Sorry but to me this is a fairly ludicrous notion. The practicalities would prevent it alone!
Where to draw the line? The original post didn't include New Zealand, someone else said what about Russia. To try and find a basis to unify all EU states, the US, Canada and Australia would require such a broad set of criteria that Russia would have to meet them - unless it was based solely on economic wealth. And then what about South Africa? Chile? Argentina? Where do you draw the line? There are similarities between all of them!
Would each state retain its own protectionist trade measures? If the US did not drop tariffs and subsidies on wheat and lamb, and Australia did not stop protecting Salmon farmers from Canadian imports, and the EU did not drop tariffs that keep out many New Zealand dairy products, etc then most of the benefits economically would disappear dwon the drain.
What about integrating legal systems? Sorry but when I look at the US legal system all I can say is please don't let Australia end up like that. Which authority of law would prevail on a particular issue when they are different? To keep it geographically different would negate the effects of unification. And does this legal system use a British-orginating common law system, a Roman-Dutch system, a French Civil system?
What about setting up a federation as was mentioned: do each of the Australian states, each of the Canadian provinces, each of the US states each become a member of the federation? Then that would be hugely unfair on New Zealand, the UK, France, etc which are all unitary. Tasmania (or Delaware) would have the same power in a multi-member constituted house of parliament as the whole of France!
And a system of overall government: do Australia, New Zealand and the UK have to accept a Presidential style of central government? Or will the US and France accept a parliamentary executive?

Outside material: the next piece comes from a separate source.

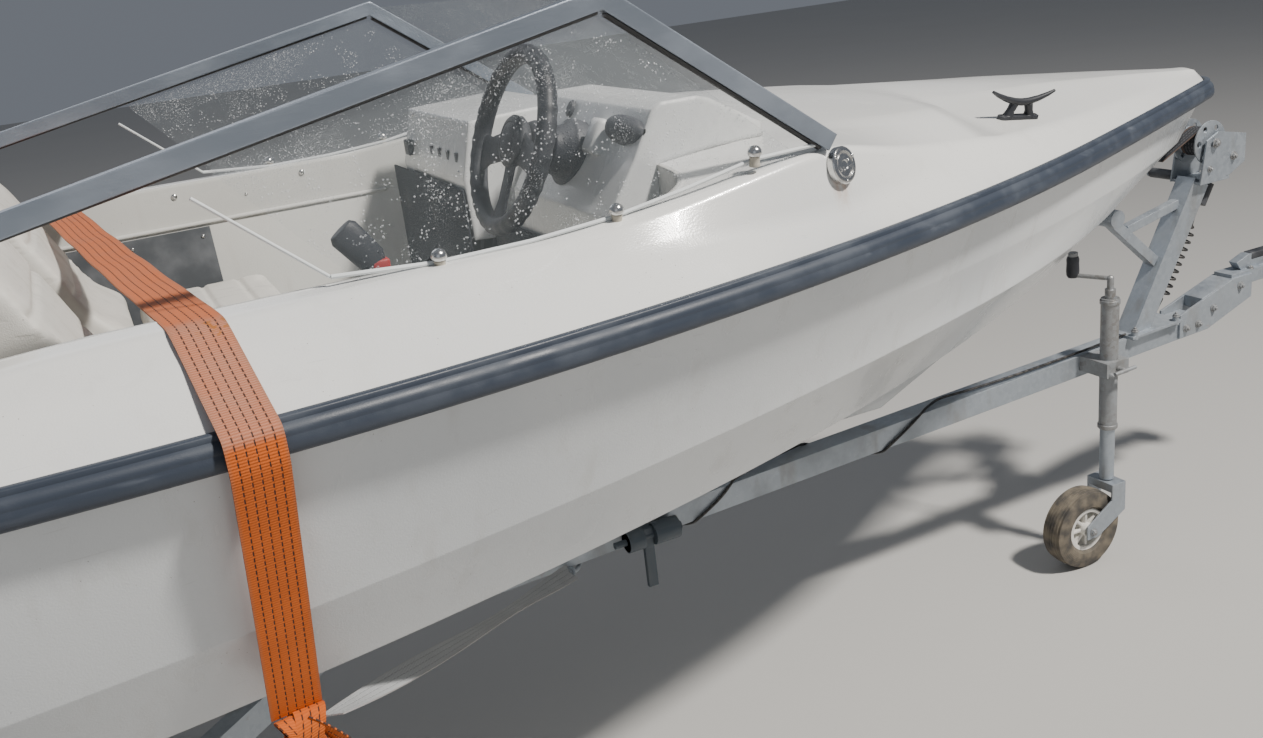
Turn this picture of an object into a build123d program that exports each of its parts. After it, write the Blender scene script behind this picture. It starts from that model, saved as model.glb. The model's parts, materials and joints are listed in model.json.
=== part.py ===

The differences are so great that overcoming them would come close to bankrupting the whole country. Look at the financial cost of reunifying the BRD and DDR: it is still costing all Germans a fortune, and the social division it has created is enormous. Imagine trying to unify France and Germany into one country!
While the idea of simplified trade and travel appeal, as do wamr and fuzzy notions of global unity, national pride is still too strong to allow it - and in my estimation will remain so. The EU is our best guide. Depite WWI, WWII, and the Cold War Europe cannot even manage partial integration - the reason: national consiousness.
The way to achieve the benefits that would flow from unifacction into one state are through reduced trade barriers, free trade, unification of both private and public law (through UNIDROIT, the ILC, ILO, ICC, IMO, and ISO), the implementation of the Rome Convention's Internaional Criminal Court together with consent by states such as the USA to the jurisdiction of the International Court of Justice.
International law and free trade are the tools to achieve unity and economic growth.